The real pivot, the one that still causes arguments in dive bars, was 1993’s Chaos A.D. They stopped trying to be the fastest band in the world and decided to be the heaviest. They traded the blur of thrash for a tribal, industrial stomp that felt like boots hitting the pavement during a protest. It was political because it had to be; you don't grow up in Brazil in the 80s and write songs about wizards. They addressed poverty and corruption not as "themes," but as the air they breathed. It was their masterpiece, regardless of what the purists who wanted Arise Pt. 2 might say.

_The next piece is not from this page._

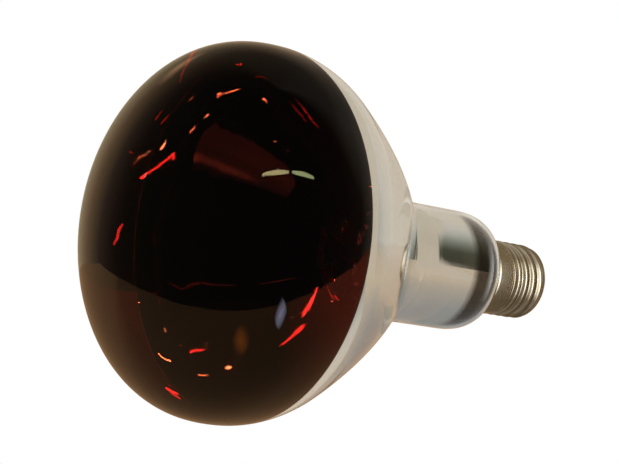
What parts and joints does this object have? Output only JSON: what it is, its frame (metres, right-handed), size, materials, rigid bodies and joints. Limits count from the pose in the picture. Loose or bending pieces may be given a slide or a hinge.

Then came Roots in 1996, an album that saw them heading into the Xavante territory to record with indigenous tribes. It was a bizarre, brilliant collision of low-tuned detuned guitars and traditional berimbau. It felt like the future. And then, as is the case with most things that burn this bright, it imploded. The 1996 split wasn't a neat "departure"; it was a jagged fracture following the death of Dana Wells and a management dispute that felt like a family funeral. Max walked away, taking his gravel-pit voice with him, and while the band soldiered on with Derrick Green—producing some technically superior, if less culturally seismic, work—the "classic" era remains frozen in that specific, sweat-soaked moment in Brixton Academy. It was an obsession while it lasted, and frankly, metal hasn't felt that vital since.